Path	What lives there
`cmd/{api,agent,cli}`	The three binary entry points
`internal/api`	REST server, router, middleware, handlers, response envelope
`internal/etcd`	Embedded etcd runtime, clustering, backups
`internal/etcdstore`	The control-plane store over etcd (key schema, transactions)
`internal/store`	Shared row/params/result types and error sentinels
`internal/auth`	Passwords, JWT, tokens, RBAC, CSR signing
`internal/worker`	Async dispatcher + periodic scheduler
`internal/agent`	Node runtime: VM manager, QEMU, netfabric, heartbeat, reconcilers
`internal/agentapi`	Generated CP-to-agent API (from `api/openapi/agent.yaml`)
`internal/config`	koanf-based config (env prefix `OTHERIX_`)
`api/openapi`	The two API contracts (control-plane + agent)
`deploy/`, `dev/`	Container images, example configs, Lima dev tooling, smoke tests

Operational notes¶

Config is YAML plus environment overrides (OTHERIX_ prefix, __ for nesting). The control plane needs a data directory for etcd and a place for its CA and certs; the agent is configured by the one-shot otherix-agent bootstrap command and then runs otherix-agent serve.
Images: control plane is distroless; the agent image is for dev/CI only (running real VMs needs host KVM and privileges).
Tests: unit tests run with make test; etcd-backed integration tests (store + API end-to-end, all embedding etcd in-process, no Docker) with make test-etcd; the Linux data-plane suite (real bridges/taps/VXLAN/WireGuard in network namespaces) with make test-netfabric.

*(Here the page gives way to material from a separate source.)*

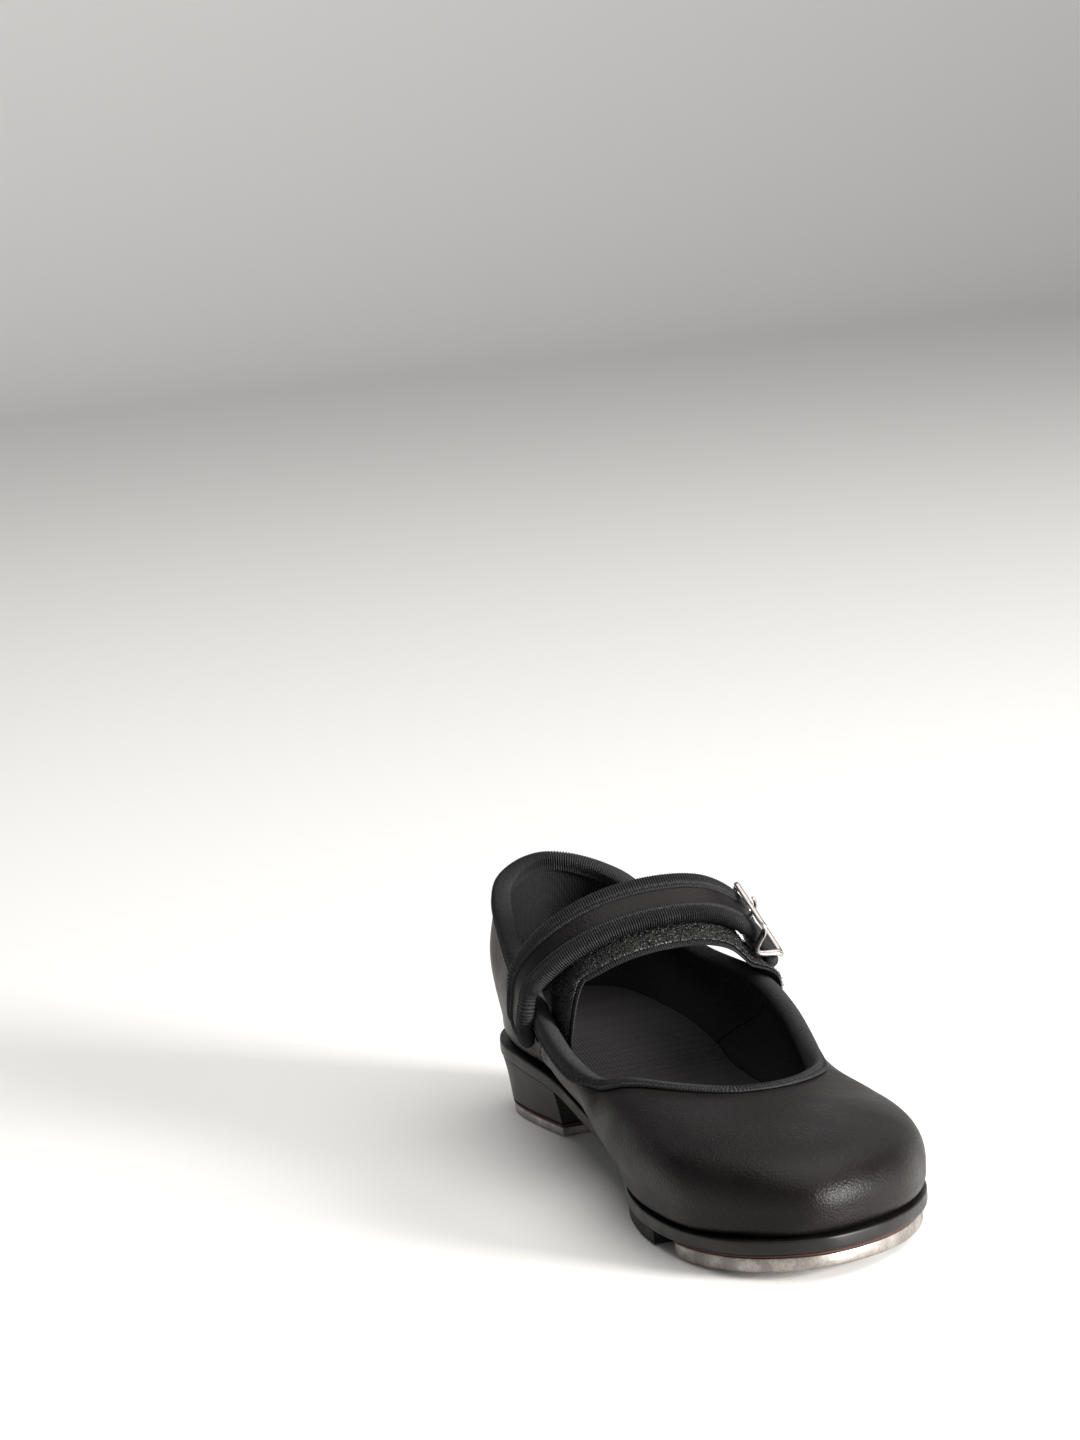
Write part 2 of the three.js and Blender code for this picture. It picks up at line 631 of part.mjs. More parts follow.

Architectures: amd64 and arm64. The agent is Linux only; macOS is supported as a development platform via Lima.
Upgrade ordering (CP before agents): the heartbeat receiver decodes with DisallowUnknownFields, so the heartbeat wire contract is neither forward- nor backward-compatible across a field add or removal. When a release changes the heartbeat shape, upgrade the control plane first, then the agents. During the window a not-yet-upgraded agent may be rejected (400) and demoted ready -> unreachable -> gone; this is non-destructive (running VMs are preserved, vm_runtime is never orphaned by the demotion) and self-heals once the agent is upgraded. Upgrading agents first can break heartbeats against the old CP.